= Kyle Strait =

American freeride mountain biker

Kyle Strait (born April 4, 1987) is an American freeride slopestyle mountain biker from Alpine, California. He began racing in 2000 on the Monterey peninsula at the age of 12. He participated in the first edition of Rampage in 2001 at the age of 14, won the contest in 2004 and again in 2013. He is the youngest Rampage winner ever. As of 2023 Strait is the only rider to have participated in every edition of Red Bull Rampage. In 2022, he was unable to complete a run after breaking 3 vertebra in a practice session. Less than a year later, Strait was able to compete in Red Bull Hardline, and competed in Rampage again in 2023.

Since 2022, Strait has co-hosted the Strait Acres Invitational, a gravity biking and dual-slalom racing festival at Big Bear Lake, California.

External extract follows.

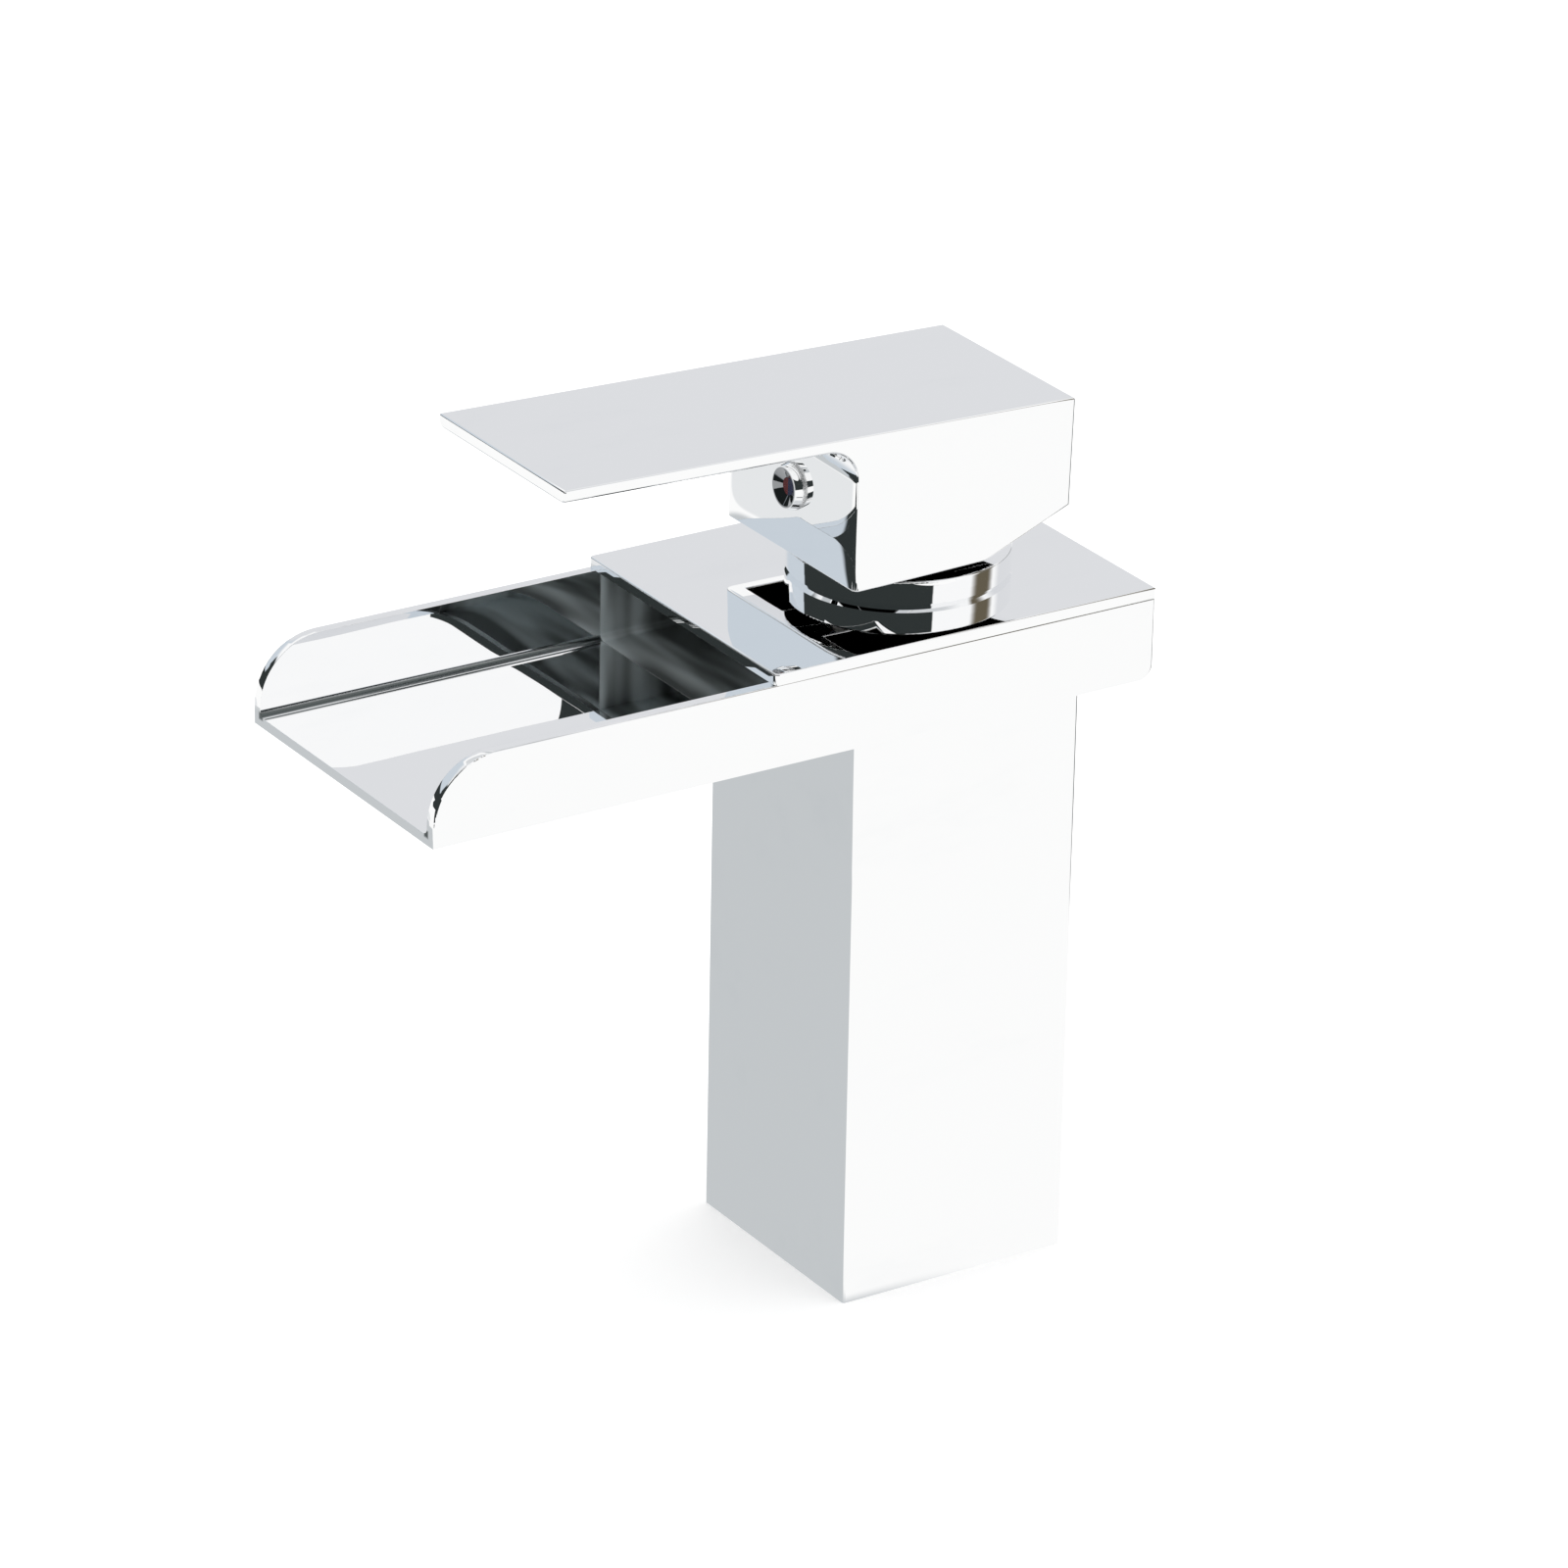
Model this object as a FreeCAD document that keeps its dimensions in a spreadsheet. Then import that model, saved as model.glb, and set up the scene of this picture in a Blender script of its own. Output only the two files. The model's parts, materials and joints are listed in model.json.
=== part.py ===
"""Single-lever waterfall basin faucet, as a parametric document in millimetres.

Frame: the origin is the centre of the column's foot, on the deck. +Z is up, the spout
points along -Y, and +X is to the right of a person who stands in front of the spout.
"""
import FreeCAD, Part
import os
import Sketcher
from FreeCAD import Placement, Rotation, Vector

OUTPUT_FOLDER = "parts"
BEYOND = "1"  # how far a cutter starts outside the face it opens

# Driving sizes: alias, value, meaning. Lengths are in millimetres and angles in degrees.
DRIVING_SIZES = [
    ("column_side", 50, "outer side of the square column"),
    ("column_wall", 2.5, "wall of the column"),
    ("column_height", 120, "deck to the underside of the spout"),
    ("column_edge_radius", 0.6, "rounding of the column's four corners"),
    ("trough_width", 66.2, "outer width of the spout trough"),
    ("trough_reach", 120, "column axis to the pouring lip"),
    ("trough_tail", 36, "column axis to the back of the trough"),
    ("trough_wall_height", 16.4, "underside of the trough to the top of its walls"),
    ("trough_wall", 2.4, "thickness of the trough's walls"),
    ("trough_floor", 2, "thickness of the trough's floor"),
    ("trough_lip_radius", 12.7, "rounded front corner of each side wall"),
    ("trough_bend_radius", 3, "bend between the floor and the back wall, outside"),
    ("trough_root_radius", 1.3, "hollow rounding where the walls meet the floor"),
    ("sheet_edge_radius", 0.35, "polished edge of the trough and its cover"),
    ("cover_front", 48, "column axis to the front edge of the cover"),
    ("cover_thickness", 2.2, "thickness of the cover"),
    ("cover_corner_radius", 1, "front corners of the cover"),
    ("ring_diameter", 42.8, "outer diameter of the bonnet ring"),
    ("ring_height", 5.4, "height of the bonnet ring above the cover"),
    ("ring_lip", 1.2, "thickness of the ring's inward lip"),
    ("ring_opening", 30.4, "opening in the ring's lip"),
    ("ring_shoulder_radius", 0.4, "rounded top edge of the ring"),
    ("ring_foot_chamfer", 0.8, "bevel at the foot of the ring"),
    ("neck_diameter", 40, "threaded neck of the valve body"),
    ("neck_stand", 3.9, "height of the neck above the cover"),
    ("neck_gap", 0.1, "clearance round the neck, each side"),
    ("valve_side_gap", 0.3, "valve block to the column's wall, each side"),
    ("valve_floor", 11, "floor of the valve block under the cartridge"),
    ("valve_corner_radius", 3, "corners of the valve block"),
    ("chamber_diameter", 35.4, "cartridge chamber in the valve body"),
    ("neck_gasket_thickness", 1, "gasket between the valve block and the trough"),
    ("neck_nut_width", 46, "neck nut across its flats"),
    ("neck_nut_thickness", 3.5, "thickness of the neck nut"),
    ("riser_spread", 15, "between the hot and the cold riser"),
    ("riser_front", 4, "risers in front of the column axis"),
    ("riser_diameter", 10, "outer diameter of a riser"),
    ("riser_wall", 1, "wall of a riser"),
    ("riser_seat", 7, "depth of a riser in the valve block"),
    ("riser_gap", 0.05, "clearance round a riser in its sockets"),
    ("riser_ring_section", 1.6, "thickness of a riser's sealing ring"),
    ("riser_ring_height", 3.5, "foot of the valve block to the sealing rings"),
    ("port_diameter", 5.6, "hot and cold ports under the cartridge"),
    ("outlet_back", 8.5, "mixed water port behind the column axis"),
    ("outlet_diameter", 7.6, "mixed water port under the cartridge"),
    ("passage_height", 4, "depth of the mixed water passage in the valve floor"),
    ("passage_width", 9, "width of the mixed water passage"),
    ("rise_depth", 1.5, "rising groove cut into the chamber's wall"),
    ("rise_angle", 56, "angle that the rising groove spans"),
    ("window_gap", 1, "neck nut to the foot of the outlet window"),
    ("window_height", 7, "height of the outlet window"),
    ("window_width", 18, "width of the outlet window"),
    ("base_thickness", 12, "thickness of the base plate"),
    ("braze_gap", 0.05, "base plate to the column's wall, each side"),
    ("inlet_core", 9, "core diameter of the M10x1 inlet threads"),
    ("inlet_depth", 8, "depth of the inlet threads"),
    ("stud_core", 6.8, "core diameter of the M8 stud thread"),
    ("stud_back", 9.5, "stud hole behind the column axis"),
    ("foot_seal_diameter", 39, "middle diameter of the foot seal"),
    ("foot_seal_width", 3, "width of the foot seal"),
    ("foot_seal_height", 1.6, "height of the foot seal"),
    ("seal_gap", 0.05, "clearance of a seal in its groove"),
    ("cartridge_gap", 0.3, "cartridge to the chamber's wall"),
    ("housing_wall", 1.5, "wall of the cartridge housing"),
    ("housing_roof", 5, "roof of the cartridge housing under its shoulder"),
    ("housing_neck_diameter", 28, "neck of the cartridge housing"),
    ("housing_neck_height", 7.2, "height of the housing's neck"),
    ("nut_drop", 1.44, "top of the cartridge nut below the top of the housing's neck"),
    ("guide_diameter", 24.5, "barrel of the swivel guide"),
    ("running_gap", 0.05, "radial clearance of a part that turns"),
    ("cartridge_base_height", 5, "chamber floor to the seat of the fixed disc"),
    ("base_flange_height", 2.5, "flange under the cartridge housing"),
    ("base_rim_height", 3, "rim of the cartridge base round the fixed disc"),
    ("peg_diameter", 3.8, "locating pegs of the cartridge"),
    ("peg_length", 3, "length of a locating peg"),
    ("peg_spread", 25, "between the two locating pegs"),
    ("peg_back", 6, "locating pegs behind the column axis"),
    ("port_seal_width", 1.3, "width of a seal round a cartridge port"),
    ("port_seal_height", 1, "height of a seal round a cartridge port"),
    ("disc_diameter", 28, "fixed ceramic disc"),
    ("disc_thickness", 4, "thickness of each ceramic disc"),
    ("moving_disc_diameter", 25.6, "moving ceramic disc"),
    ("moving_disc_back", 2, "moving disc behind the axis when the tap is shut"),
    ("mixing_depth", 2, "depth of the mixing hollow under the moving disc"),
    ("mixing_radius", 5, "end radius of the mixing hollow"),
    ("mixing_spread", 7, "between the two ends of the mixing hollow"),
    ("mixing_back", 4.5, "mixing hollow behind the axis when the tap is shut"),
    ("disc_film", 0.05, "water film between the two discs"),
    ("carrier_thickness", 5.25, "thickness of the disc carrier"),
    ("tongue_spread", 18, "between the carrier's two tongues"),
    ("tongue_width", 3, "width of a tongue"),
    ("tongue_length", 12, "length of a tongue"),
    ("tongue_height", 2.4, "height of a tongue"),
    ("tongue_gap", 0.15, "clearance beside a tongue"),
    ("carrier_travel", 3.6, "stroke of the carrier"),
    ("guide_gap", 0.2, "clearance above and below the guide's flange"),
    ("guide_flange", 3.6, "thickness of the guide's flange"),
    ("guide_stand", 0.5, "height of the guide above its housing"),
    ("guide_headroom", 0.8, "top of the guide to the ring's lip"),
    ("guide_slot_front", 5.8, "front end of the stem's slot"),
    ("guide_slot_back", 8.4, "back end of the stem's slot"),
    ("stem_side_gap", 0.3, "stem to the wall of its slot"),
    ("guide_ring_section", 1.5, "thickness of the guide's sealing ring"),
    ("guide_ring_height", 4.5, "guide's sealing ring above the housing's shoulder"),
    ("pivot_rise", 3.7, "housing's ceiling to the pivot pin"),
    ("pin_diameter", 3, "pivot pin"),
    ("pin_end_gap", 0.75, "end of the pin to the guide's surface"),
    ("pin_running_gap", 0.05, "radial clearance of the stem on the pin"),
    ("stem_side", 8, "side of the square stem"),
    ("stem_skirt", 4, "square part of the stem below the pivot"),
    ("shank_diameter", 4, "shank between the square stem and its ball"),
    ("stem_arm", 10.1, "pivot to the centre of the stem's ball"),
    ("ball_radius", 2.6, "ball at the foot of the stem"),
    ("ball_gap", 0.15, "ball to the wall of its socket"),
    ("ball_relief", 0.75, "extra length at the mouth of the ball's socket"),
    ("ball_relief_height", 1, "height of that mouth"),
    ("stem_engagement", 16.4, "length of the stem inside the lever"),
    ("stem_top_chamfer", 0.6, "bevel at the top of the stem"),
    ("lever_rest_rise", 1.65, "angle by which the shut lever rises to the front"),
    ("lever_clearance", 2.6, "top of the ring to the lowest point of the hub's slanted underside"),
    ("lever_width", 44.8, "width of the lever"),
    ("lever_front", 88, "column axis to the lever's front end"),
    ("lever_back", 22.6, "column axis to the lever's back end"),
    ("lever_height", 29.4, "start of the slanted underside to the top of the lever"),
    ("plate_thickness", 2.5, "thickness of the lever's plate"),
    ("hub_front", 24.7, "column axis to the front of the hub"),
    ("hub_flat_end", 4.3, "start of the hub's slanted underside, behind the axis"),
    ("hub_front_drop", 1.4, "how much lower the hub's underside is at its front"),
    ("hub_back_rise", 8.1, "height that the slanted underside gains"),
    ("root_radius", 7, "hollow rounding between the plate and the hub"),
    ("lever_edge_radius", 0.4, "polished edges of the lever"),
    ("hub_edge_radius", 1.2, "rounded upright edges of the hub, which run on under the plate"),
    ("hub_wall", 3.2, "front and back walls of the hub"),
    ("hub_side_wall", 2.4, "side walls of the hub"),
    ("hub_roof", 4.5, "roof above the hollow of the hub"),
    ("hollow_corner_radius", 1.5, "corners of the hollow of the hub"),
    ("web_width", 14, "web that carries the stem's socket"),
    ("web_back", 7.8, "back of that web, behind the axis"),
    ("socket_gap", 0.05, "stem to the wall of the lever's socket"),
    ("socket_headroom", 0.5, "top of the stem to the end of its socket"),
    ("screw_rise", 12.2, "underside of the hub to the screw and the button"),
    ("screw_diameter", 5, "set screw"),
    ("screw_length", 7, "length of the set screw"),
    ("screw_key_width", 2.5, "hexagon socket in the set screw"),
    ("screw_key_depth", 3, "depth of that hexagon socket"),
    ("screw_gap", 0.05, "clearance round the screw and the button's plug"),
    ("screw_bore_start", 12, "column axis to the step in the screw's bore"),
    ("button_diameter", 9.2, "index button"),
    ("button_proud", 2, "height of the button on the hub's front"),
    ("button_rim", 0.5, "flat rim of the button"),
    ("button_taper", 0.5, "how far the button narrows towards its rim"),
    ("button_dish", 1, "depth of the dish in the button"),
    ("button_plug_diameter", 6.8, "plug of the button in the hub"),
    ("button_plug_length", 4, "length of that plug"),
    ("button_plug_wall", 0.9, "wall of that plug"),
    ("mark_diameter", 3.4, "hot and cold marks together"),
    ("mark_thickness", 1, "thickness of a mark"),
]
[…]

In 2022 Strait built the Dual slalom track for the Sea Otter Classic. The Laguna Seca course had not been revamped since 2002. With hand tools and a crew of four using only native dirt, the course was completely rebuilt in 11 days.

==Achievements==

- In 2001, at age 13, Strait won the (adult) Pro Dirt Jumping contest at the Sea Otter Classic.
- In 2004, Strait won the Red Bull Rampage competition, and placed third in the slopestyle category at Crankworx, and won the bronze medal for the junior men's downhill at the 2004 UCI Mountain Bike & Trials World Championships
- In 2006 he placed third in the slopestyle category at Crankworx.
- In 2013, he became the first person to win Rampage twice.
- In 2012, he won Sea Otter Dual Slalom, along with Jill Kintner.
- In 2023, Strait placed sixth and won the BFGoodrich Tires Toughness Award at Red Bull Rampage.

==Personal life==
Kyle is married to Rachel Throop Strait, a Cyclo-cross and enduro mountain bike racer who was the 2006 junior national cross-country champion.